Il confine tra mondo civilizzato e mondo selvaggio si spostò tra abitati umani e foreste. Foreste che, con la fine dell’Impero romano, si espansero lungo le pianure prima coltivate, avanzando come una lenta e silente marea verde. E con loro giungevano gli animali selvatici che la popolano, i lupi in primis, famelici predatori degli animali allevati dall’uomo. La foresta era pericolo, era minaccia, era qualcosa di alieno, di diverso e di irriducibile al mondo umano. Ma il rapporto con i boschi non era solo negativo: al contrario essi erano necessari per la sopravvivenza delle persone. Dai boschi proveniva la legna per scaldarsi e cuocere il cibo, il miele per conservare e condire gli alimenti, frutta come castagne e ghiande, ma anche più pregiata selvaggina, per integrare la dieta.

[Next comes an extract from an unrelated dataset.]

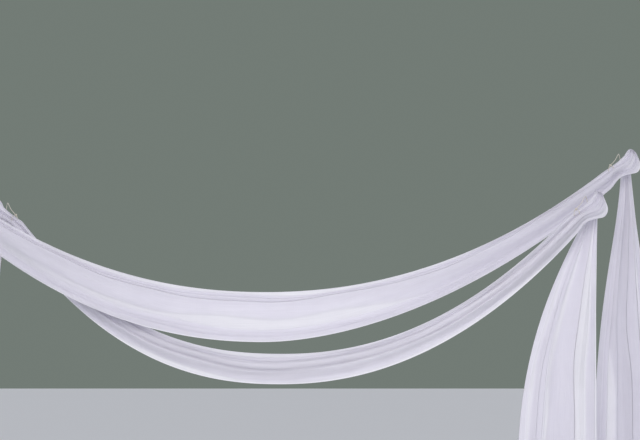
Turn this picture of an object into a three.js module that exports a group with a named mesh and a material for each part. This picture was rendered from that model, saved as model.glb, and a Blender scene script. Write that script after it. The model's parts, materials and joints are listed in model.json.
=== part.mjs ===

Questa ambiguità del rapporto con le selve filtra e si conserva ancora oggi nelle fiabe. Il bosco, la foresta, è il grande pericolo, il luogo dove si possono incontrare lupi, streghe, orchi, dove si rischia la morte. Ma è anche la residenza di entità benefiche come fate, folletti, esseri incantati, che dispensano doni necessari per la salvezza e la crescita dei personaggi (da qui l’interpretazione delle fiabe come riti di passaggio tra fanciullezza ed età adulta). Uno stesso personaggio può assumere le fattezze di un animale per poi riscoprirsi un umano; il principe ranocchio è il caso più celebre, ma non l’unico. Il rapporto tra mondo selvaggio e abitati umani non è quindi solo di contrapposizione, ma quasi di simbiosi; il passaggio dall’uno all’altro è sempre aperto, come ci illustra nel folklore la figura del licantropo.

Per gli uomini dell’Alto Medioevo le foreste erano famigliari e vicine, eppure ammantate di mistero e magia; recavano in sé un pericolo mortale, eppure erano necessarie per la sopravvivenza; erano il simbolo di un mondo selvaggio, opposto a quello umano, eppure questa opposizione non era irriducibile: il passaggio dall’uno all’altro era sempre possibile. L’uomo poteva sempre ricadere in quel mondo selvaggio, perdere il suo stato razionale e ridursi a pura bestialità. Parimenti questa caduta non era irreversibile, perché la possibilità opposta, di ritornare al suo stato di uomo, rimaneva aperta. Non è infatti la dicotomia manichea tra selve e abitati umani, tra bestialità e civiltà, a dominare il Medioevo, ma l’ambiguità di un confine labile, sempre percorribile in una direzione o nell’altra.